The beaten-down mining sector, which lost over 9 percent last month, spearheaded the end-of-session rally, gaining 1.8 percent and adding 11 points to the index - more than half the FTSE 100's session gain. Mining heavyweight Xstrata was one of the biggest gainers on the day, up 3.5 percent, while fellow miner Polymetal rose 4.1 percent. "If there continues to be decent news flow from the United States and China then that will be good for not just the miners, but also all the cyclical sectors," Lenhoff said. Economists polled by Reuters expect the US employment report will show the economy added 203,000 jobs last month, for a fourth straight month of solid job creation, marking the longest stretch of monthly employment gains topping 200,000 since 1999.
But offsetting that bullish backdrop, concerns over the ability of weaker euro zone countries to fund themselves have resurfaced. "The state of the euro zone seemed to have been swept under the carpet, but investors are beginning to realise that the situation hasn't resolved itself, so it's going to come back into play over the next month or so," Mark Priest, equities trader at ETX Capital.
That continued to weigh on European lenders, after large falls on Wednesday. UK banks Lloyd's and Royal Bank of Scotland were among the worst hit, down 1.5 and 1.0 percent, respectively. UK financials are currently trading on a similar price to earnings and dividend yield to the overall market, but they are considerably cheaper on a price to book value basis, Morgan Stanley said in a research note to clients.
The FTSE 100 dropped 2.3 percent on Wednesday - its steepest fall since mid-December, weighed by weak regional economic data and warnings from European Central Bank chief Mario Draghi on the outlook for the euro zone periphery.
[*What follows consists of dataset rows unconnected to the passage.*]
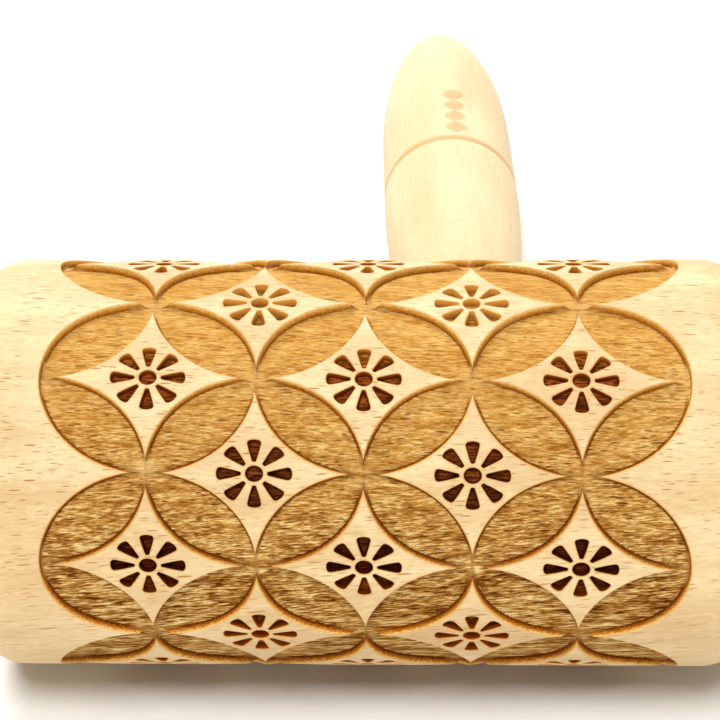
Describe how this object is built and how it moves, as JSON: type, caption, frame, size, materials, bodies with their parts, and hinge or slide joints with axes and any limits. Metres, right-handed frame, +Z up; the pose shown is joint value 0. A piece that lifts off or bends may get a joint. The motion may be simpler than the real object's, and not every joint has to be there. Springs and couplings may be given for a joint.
{
  "type": "pattern roller",
  "caption": "One-handed beech pattern roller: engraved barrel spinning on a bent steel rod, bullet-ended wooden handle behind it.",
  "frame": {"origin": "bottom centre of the whole roller's bounding box, on the floor that the barrel and the handle's end rest on", "axes": "+X along the barrel towards the frame's arm, +Y from the barrel to the handle's end, +Z up"},
  "size_m": [0.1422, 0.19, 0.06],
  "materials": {
    "barrel_beech": "fine sanded, unvarnished, darkened where it is engraved",
    "handle_beech": "fine sanded, unvarnished",
    "rod_steel": "bright zinc plated",
    "hardware_steel": "bright zinc plated",
    "screw_steel": "black oxide",
    "pin_steel": "plain",
    "bush_nylon": "natural nylon"
  },
  "bodies": {
    "frame": {"frame_rod": "rod_steel", "end_washer": "hardware_steel", "cap_nut": "hardware_steel", "stop_collar": "hardware_steel", "collar_screw": "screw_steel", "tang_washer": "hardware_steel", "handle": "handle_beech", "handle_pin": "pin_steel"},
    "barrel": {"roller_barrel": "barrel_beech", "bush_left": "bush_nylon", "bush_right": "bush_nylon", "thrust_washer": "bush_nylon"}
  },
  "joints": [
    {"name": "barrel_spin", "type": "hinge", "parent": "frame", "child": "barrel", "pos_m": [-0.00265, -0.06502, 0.03], "axis": [1, 0, 0], "continuous": true}
  ]
}
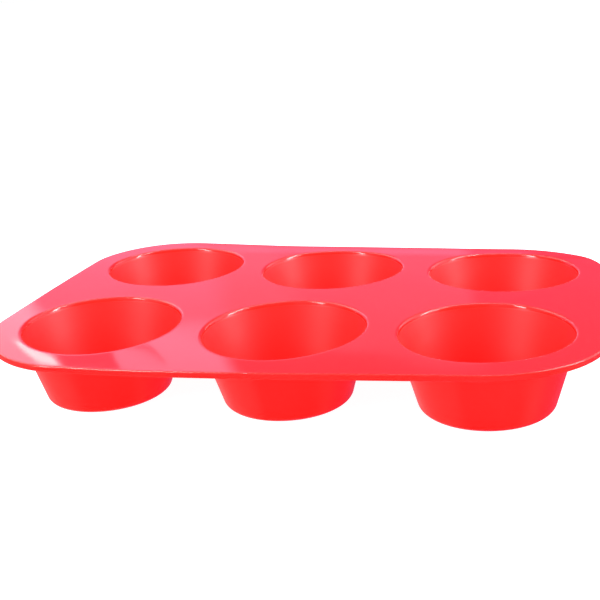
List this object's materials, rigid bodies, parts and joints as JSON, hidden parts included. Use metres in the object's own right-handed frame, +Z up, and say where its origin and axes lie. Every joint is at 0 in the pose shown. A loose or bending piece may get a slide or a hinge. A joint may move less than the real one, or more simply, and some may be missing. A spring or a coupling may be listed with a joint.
{
  "type": "muffin mould",
  "caption": "Shallow silicone baking mould: round tapered cups with rounded lips hang from one flat deck with large rounded corners and a thicker rim.",
  "frame": {"origin": "centre of the footprint, on the plane that the undersides of the cups stand on", "axes": "+X along a row of three cups, +Y from the front row to the back row, +Z up out of the cups' mouths"},
  "size_m": [0.266, 0.188, 0.032],
  "materials": {
    "silicone": "gloss"
  },
  "bodies": {
    "root": {"deck": "silicone", "edge_bead": "silicone", "cup_front_left": "silicone", "cup_front_middle": "silicone", "cup_front_right": "silicone", "cup_back_left": "silicone", "cup_back_middle": "silicone", "cup_back_right": "silicone"}
  },
  "joints": []
}
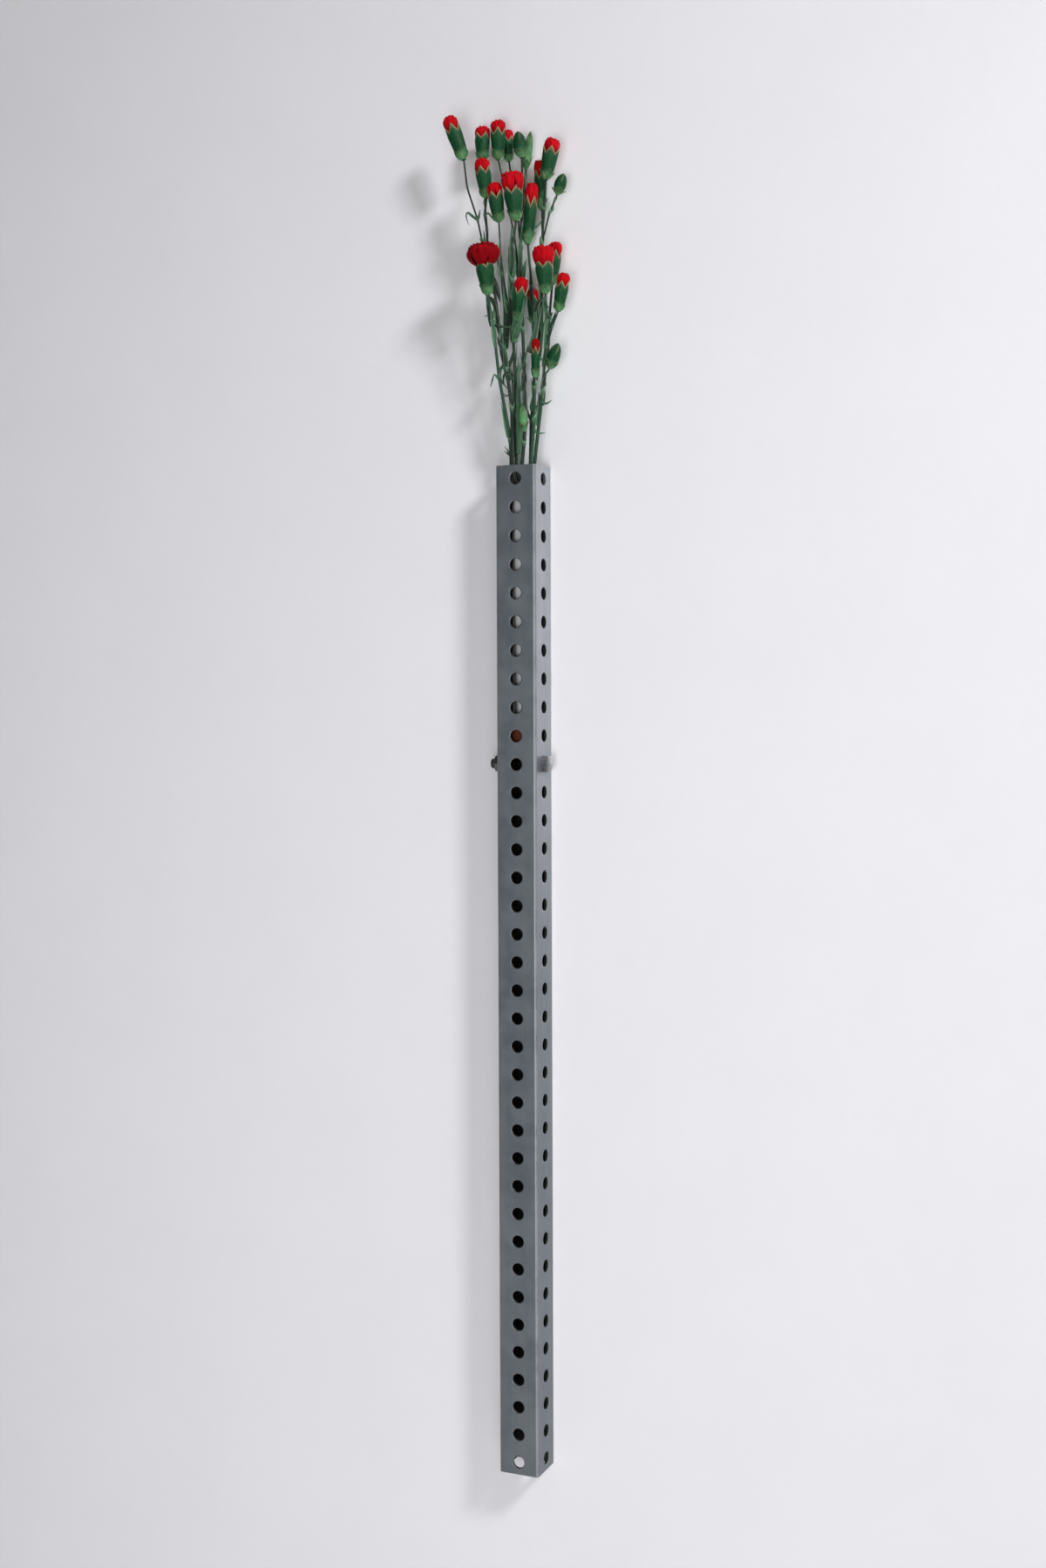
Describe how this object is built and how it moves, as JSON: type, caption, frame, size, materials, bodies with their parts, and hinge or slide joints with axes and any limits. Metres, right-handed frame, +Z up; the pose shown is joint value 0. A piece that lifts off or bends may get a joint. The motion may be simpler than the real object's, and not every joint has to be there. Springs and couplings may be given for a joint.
{
  "type": "wall flower tube",
  "caption": "Upright perforated square steel tube for a wall, holding sprays of red carnations in a hidden glass tube that rests on a cross bolt.",
  "frame": {"origin": "On the face that lies on the wall, midway across the tube and midway between its two ends, where the face is solid between rows 18 and 19 of the holes.", "axes": "+Z up along the tube, +Y out of the back face into the wall, +X to the right for someone facing the wall. The front faces -Y."},
  "size_m": [0.1147, 0.0648, 1.2237],
  "materials": {
    "galvanised_steel": "dull hot-dip zinc grey",
    "zinc_plated_steel": "bright zinc plate",
    "frosted_glass": "satin, etched",
    "red_brown_rubber": "matt",
    "stem_green": "waxy plant green",
    "petal_red": "soft petal"
  },
  "bodies": {
    "profile": {"perforated_tube": "galvanised_steel", "cross_bolt": "zinc_plated_steel", "hex_nut": "zinc_plated_steel"},
    "vessel": {"glass_tube": "frosted_glass", "rubber_cap": "red_brown_rubber"},
    "bouquet": {"spray_1_stem": "stem_green", "spray_2_stem": "stem_green", "spray_3_stem": "stem_green", "spray_4_stem": "stem_green", "spray_5_stem": "stem_green", "spray_6_stem": "stem_green", "spray_7_stem": "stem_green", "spray_1_petals": "petal_red", "spray_2_petals": "petal_red", "spray_3_petals": "petal_red", "spray_4_petals": "petal_red", "spray_5_petals": "petal_red", "spray_6_petals": "petal_red", "spray_7_petals": "petal_red"}
  },
  "joints": [
    {"name": "vessel_lift", "type": "slide", "parent": "profile", "child": "vessel", "axis": [0, 0, 1], "range_m": [0, 0.27]},
    {"name": "bouquet_lift", "type": "slide", "parent": "vessel", "child": "bouquet", "axis": [0, 0, 1], "range_m": [0, 0.24]}
  ]
}
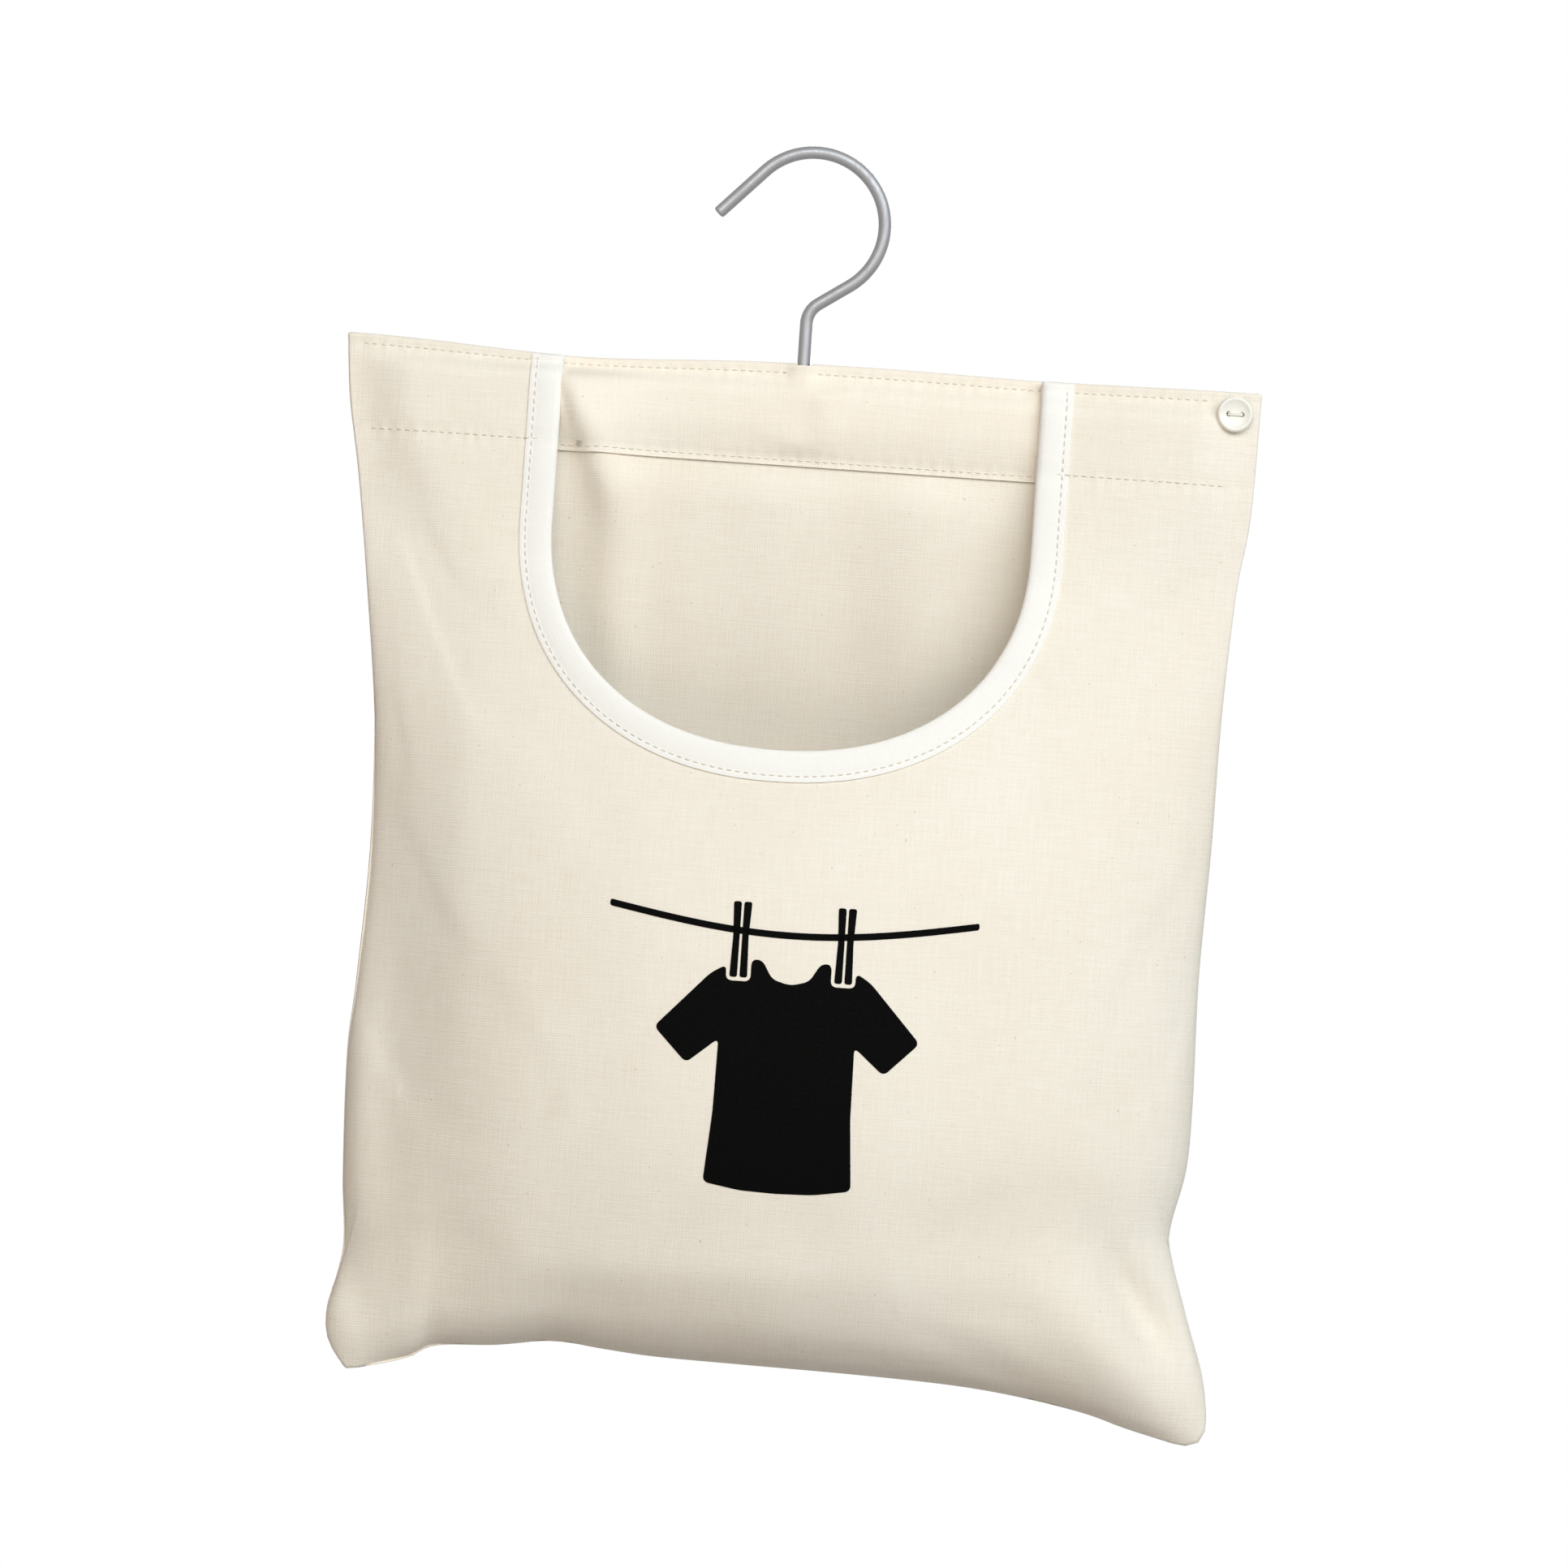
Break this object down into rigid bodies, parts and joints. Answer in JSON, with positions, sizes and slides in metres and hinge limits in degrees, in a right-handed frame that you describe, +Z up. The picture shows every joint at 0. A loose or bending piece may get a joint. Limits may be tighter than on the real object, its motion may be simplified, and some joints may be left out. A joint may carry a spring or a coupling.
{
  "type": "peg bag",
  "caption": "Canvas clothes-peg bag with a bound U-shaped mouth, stiffened by a bar in its top casing and hung on a swivelling wire hook.",
  "frame": {"origin": "the inside of the hook's top, where the line or rail that carries the bag touches the wire", "axes": "+Z up, +X to the right as the mouth is seen, -Y towards the viewer, out of the mouth"},
  "size_m": [0.3062, 0.0864, 0.4202],
  "materials": {
    "hook_steel": "bright drawn wire",
    "washer_steel": "plain",
    "bar_wood": "planed, unvarnished",
    "canvas": "natural cotton canvas, plain weave",
    "binding_tape": "off-white cotton tape",
    "thread": "matt sewing cotton",
    "button": "cream, satin",
    "print_ink": "black ink printed on the canvas"
  },
  "bodies": {
    "hook": {"hook_wire": "hook_steel"},
    "bag": {"hook_washer": "washer_steel", "hanger_bar": "bar_wood", "back_panel": "canvas", "front_panel": "canvas", "mouth_binding": "binding_tape", "corner_button": "button", "button_thread": "thread", "binding_thread": "thread", "ridge_thread_left": "thread", "ridge_thread_right": "thread", "ridge_thread_back_left": "thread", "ridge_thread_back_right": "thread", "hem_thread_left": "thread", "hem_thread_right": "thread", "casing_thread": "thread"}
  },
  "joints": [
    {"name": "hook_swivel", "type": "hinge", "parent": "hook", "child": "bag", "pos_m": [0, 0, -0.0679], "axis": [0, 0, 1], "continuous": true}
  ]
}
Index technicals corroborate the week's more negative tone, with prices capped by a declining trend line, Nicolas Suiffet, technical analyst at Trading Central, said in a note.
"As long as 5,760 is not penetrated, the risk remains to the downside towards... 5,631 (top of 12 of July 2011 price spike) in extension. Alternatively, a push above 5,760 would open the way to a technical rebound towards 5,842." Despite the focus on banking and mining companies, it was BSkyB that topped the losers' board, closing down 3.4 percent after the pay TV group confirmed it had authorised email hacking on two occasions.